Sabitfikir
Künye | Yazarlar | Giriş Yap

Eleştiri

Eleştiri

Bir korku edebiyatı güzellemesi



Toplam oy: 716
Yankı Enki
İthaki Yayınları
Maskenin Düştüğü Yer ile ilgili belki de en değerli detay, Yankı Enki’nin dilinden metne, metinden kaçınılmaz olarak okura geçen bir his; canavara, Gölge’ye, karanlık tarafa dair sevgi dolu bir idrak.
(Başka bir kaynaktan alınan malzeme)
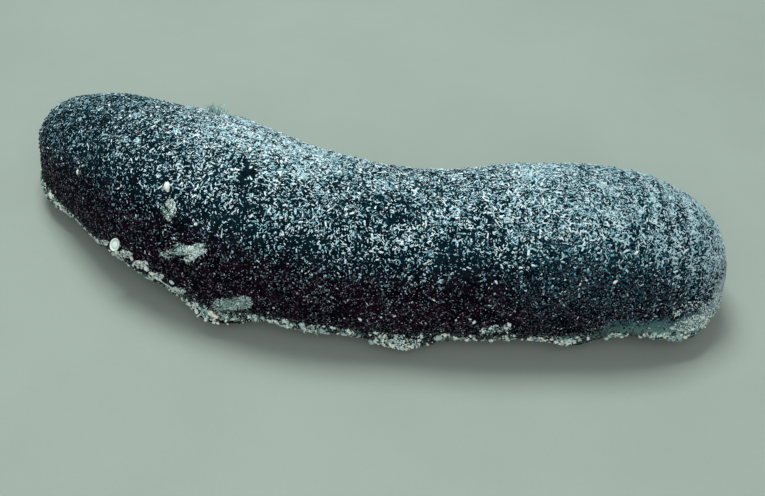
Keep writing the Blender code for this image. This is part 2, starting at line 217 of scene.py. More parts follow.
@dataclass(frozen=True)
class BodyForm:
    """The body's shape, with the same sizes as its solids."""

    length: float = 0.388
    half_width: float = 0.0450
    height: float = 0.0755
    rear_tip: Pair = (-0.1707, 0.07655)
    bend_deg: float = 44.5
    bend_from: float = 0.109
    bend_to: float = 0.734
    swelling: float = 0.058
    swelling_at: float = 0.335
    swelling_every: float = 0.548
    rear_bluntness: float = 2.8
    front_bluntness: float = 3.1
    widest_level: float = 0.40
    tip_droop: float = 0.36
    back_roundness: float = 2.15
    belly_roundness: float = 2.9
    sole_lift: float = 0.0022
    lump_height: float = 0.0007
    teat_stations: tuple[float, ...] = (0.130, 0.401, 0.507, 0.602, 0.700, 0.803)
    right_teat_heights: tuple[float, ...] = (0.0040, 0.0108, 0.0030, 0.0090, 0.0010, 0.0060)
    left_teat_heights: tuple[float, ...] = (0.0060, 0.0080, 0.0050, 0.0090, 0.0055, 0.0080)
    left_teat_shift: float = -0.05
    teat_reach: float = 0.015
    side_drop_deg: float = 46.0
    teat_spread_deg: float = 24.0
    lobe_stations: tuple[float, ...] = (0.080, 0.945)
    lobe_heights: tuple[float, ...] = (0.0090, 0.0125)
    left_lobe_share: float = 0.6
    lobe_reach: float = 0.022
    lobe_spread_deg: float = 32.0
    spine_steps: int = 800
    profile_steps: int = 2000

    @cached_property
    def spine(self) -> tuple[Array, Array, Array, Array]:
        """The centreline on the floor plan.

        Returns:
            The stations along it, with the x, the y and the heading at each.
        """
        stations = np.linspace(0.0, 1.0, self.spine_steps)
        bend_left = 1.0 - smooth_step(stations, self.bend_from, self.bend_to - self.bend_from)
        headings = -math.radians(self.bend_deg) * bend_left
        stride = self.length / (len(stations) - 1)
        xs, ys = (
            start + np.append(0.0, np.cumsum((along(headings[1:]) + along(headings[:-1])) / 2 * stride))
            for start, along in zip(self.rear_tip, (np.cos, np.sin))
        )
        return stations, xs, ys, headings

    @cached_property
    def profile(self) -> tuple[Array, Array, Array]:
        """The body's outline from the side, without its bend.

        Returns:
            The shares of the way over the back, with the station and the fullness at each.
        """
        polar = np.linspace(0.0, math.pi, self.profile_steps)
        cosine = np.cos(polar)
        bluntness = np.where(cosine > 0, self.rear_bluntness, self.front_bluntness)
        stations = 0.5 - 0.5 * np.sign(cosine) * np.abs(cosine) ** (2 / bluntness)
        fullness = np.abs(np.sin(polar)) ** (2 / bluntness)
        fullness[[0, -1]] = 0.0
        way = np.hypot(np.diff(stations) * self.length, np.diff(fullness) * self.half_width)
        shares = np.concatenate([[0.0], np.cumsum(way)])
        return shares / shares[-1], stations, fullness

    def station_at(self, share: Array) -> Array:
        """The station at a share of the way over the back."""
        return np.interp(share, self.profile[0], self.profile[1])

    def fullness_at(self, station: Array) -> Array:
        """How full the section is at a station: 0 at the tips and 1 along the trunk."""
        share = np.interp(station, self.profile[1], self.profile[0])
        return np.interp(share, self.profile[0], self.profile[2])

    def spine_at(self, station: Array) -> tuple[Array, Array, Array]:
        """The x, the y and the heading of the centreline at each station."""
        stations, *along = self.spine
        return tuple(np.interp(station, stations, values) for values in along)

    def girth(self, station: Array) -> Array:
        """How much stouter than its mean the body is at a station."""
        return 1.0 + self.swelling * np.cos(2 * math.pi * (station - self.swelling_at) / self.swelling_every)

    def side_push(self, station: Array, angle: Array) -> Array:
        """How far the side teats and the end lobes push the skin outwards.

        Args:
            station: The stations.
            angle: The angles round the body.

        Returns:
            The push at each place.
        """
        right = np.cos(angle) < 0
        below_deg = np.degrees(np.arctan2(-np.sin(angle), np.abs(np.cos(angle)))) - self.side_drop_deg
        shift = np.where(right, 0.0, self.left_teat_shift)
        push = np.zeros_like(station)
        teats = zip(self.teat_stations, self.right_teat_heights, self.left_teat_heights)
        for centre, on_right, on_left in teats:
            along = bell((station - centre - shift) * self.length, 0.0, self.teat_reach)
            push += np.where(right, on_right, on_left) * along
        push *= bell(below_deg, 0.0, self.teat_spread_deg)
        on_side = np.where(right, 1.0, self.left_lobe_share)
        for centre, height in zip(self.lobe_stations, self.lobe_heights):
            along = bell((station - centre) * self.length, 0.0, self.lobe_reach)
            push += on_side * height * along * bell(below_deg, 0.0, self.lobe_spread_deg)
        return push

    def lump(self, station: Array, angle: Array) -> Array:
        """The slight unevenness of the soft body wall, in waves that don't repeat along the body.

        Args:
            station: The stations.
            angle: The angles round the body.

        Returns:
            A height at each place.
        """
        along = station * 2 * math.pi
        wave = np.sin(3.1 * along + 2.0 * np.sin(angle)) * np.cos(2.0 * angle + 1.7 * along)
        return self.lump_height * (wave + 0.6 * np.sin(5.3 * along - 3.0 * angle))

    def points(self, station: Array, fullness: Array, angle: Array) -> Array:
        """Places on the body's surface.

        Args:
            station: The stations.
            fullness: The fullness of the section at each station.
            angle: The angles round the body.

        Returns:
            One point a row.
        """
        x, y, heading = self.spine_at(station)
        size = self.girth(station)
        top = self.height * size
        level = self.widest_level * top
        roundness = np.where(np.sin(angle) >= 0, self.back_roundness, self.belly_roundness)
        side = np.sign(np.cos(angle)) * np.abs(np.cos(angle)) ** (2 / roundness)
        rise = np.sign(np.sin(angle)) * np.abs(np.sin(angle)) ** (2 / roundness)
        uneven = 1.0 + self.lump(station, angle) / self.half_width
        sideways = self.half_width * size * fullness * side * uneven
        push = self.side_push(station, angle) * np.minimum(1.0, 1.5 * fullness)
        sideways = sideways + np.copysign(push, side)
        reach = np.where(rise >= 0, top - level, level)
        drooped = level * (1.0 - self.tip_droop * (1.0 - fullness))
        height = drooped + fullness * rise * reach * np.where(rise >= 0, uneven, 1.0)
        lifted = np.maximum(height, self.sole_lift)
        return np.stack([x - np.sin(heading) * sideways, y + np.cos(heading) * sideways, lifted], axis=-1)

    def frame_on(self, station: float, angle: float, reference: Vector, sink: float = 0.0) -> Matrix:
        """A frame on the surface with its Z axis outwards.

        Args:
            station: The station.
            angle: The angle round the body.
            reference: The direction that the frame's X axis leans to.
            sink: How far the frame lies under the surface.

        Returns:
            The frame.
        """
        along, round_it = 0.4 * min(station, 1.0 - station), 0.05
        at_station = np.array([station, station + along, station - along, station, station])
        at_angle = np.array([angle, angle, angle, angle + round_it, angle - round_it])
        places = self.points(at_station, self.fullness_at(at_station), at_angle)
        outward = Vector(np.cross(places[1] - places[2], places[3] - places[4])).normalized()
        x, y, _ = self.spine_at(np.array([station]))
        middle = Vector((float(x[0]), float(y[0]), self.widest_level * self.height))
        if outward.dot(Vector(places[0]) - middle) < 0:
            outward.negate()
        x_axis = (reference - outward * reference.dot(outward)).normalized()
        turn = Matrix((x_axis, outward.cross(x_axis), outward)).transposed().to_4x4()
        return Matrix.Translation(Vector(places[0]) - outward * sink) @ turn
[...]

Kurgusal türler tarihinde, akıllı uslu okurun (ve izleyicinin) en azından insan içindeyken burun kıvırması beklenen pornografi ve melodramın en yakın arkadaşı korku olsa gerek. Her üç tür de, hangi mecrada olursa olsun, akıldan çok bedende bir etki yaratmayı hedeflemekle kabahatliydiler; melodram nasıl gözyaşı isterse, korku da ensede bir ürperti, barsaklarda bir kasılma, bedende bir iritasyon ister.  Bugün, usta Giovanni Scognamillo’nun deyişiyle canavarların, yaratıkların, manyakların edebiyatı, Gotik korku, yaklaşık 300 yıllık tarihinde, kaçış edebiyatı olarak yaftalanıp hor görüldüğü günleri geride bırakmış gibi görünüyor. Yazar ve editör Yankı Enki’nin akademiden ana akıma, pop kültürden “yüksek” kültüre Gotik edebiyatın klasik döneminin yansımalarına eğilen “eleştirel denemeler”ini derlediği Maskenin Düştüğü Yer, bir korku edebiyatı güzellemesi. Türkçe korku edebiyatı sahnesinin son dönemdeki hareketliliği göz önünde bulundurulunca, hem tür sevdalıları için bir köklere bakış hem de yeni başlayanlar için bir el kitabı vazifesi görecek olan derlemenin tam zamanında yayımlanmış olduğu söylenmeli.   

 

Maskenin Düştüğü Yer, insanoğlunun örneğin uzaylılara kendini tanıtırken iftiharla bahsedeceği bir edebiyat kanonuna dahil edilmesi çok yakın zamanda gerçekleşmesine rağmen yazıya dökülmesi en az Nuh Tufanı kadar eski olan korku edebiyatına bakıyor. Bir zamanların itibarsız, “üç kuruşluk” edebiyatı, biraz yakından  bakınca bir anahtara benziyor; en karmaşık tarihsel süreçlere dair, insan olmak denen hale dair gayriresmi bir kavrayışın anahtarı. Enki, “elektrik ışığının olmadığı bir dünyada korku edebiyatının alımlanması, postmodern dünyadakiyle aynı değildir,” diyor, fakat korku edebiyatının klasik dönemine ait yapılar, gündelik gerçeklikten çok, insana dair bir Hakikat üzerine kuruludur. Bu metinler, ortaya çıktıkları 18. ve 19. yüzyılların hâkim paradigmasının altında nabız gibi atan bir dalgayı bugüne taşırlar; Fransız Devrimi’nin hemen ardından gelen Terör döneminin, savaşlardan, mezalimden kaçıp yer değiştiren göçmenlerin sırtlandığı yabancılık yaftasının, denizci kaşiflerin “ilerlemeci” olduğu kadar istilacı heveslerinin otopsi raporu vazifesi görürler. Gotik edebiyat, Lovecraft’ın bilinmeze dair korkuyu yerleştirdiği, insanoğlunun başladığı yerden kaynaklanan bir duyguyu taşımakla, karanlıktan korkunca gözlerini kapayan “rüyaperest” okurun tüylerini ürpertmeye “bugün bile” devam eder.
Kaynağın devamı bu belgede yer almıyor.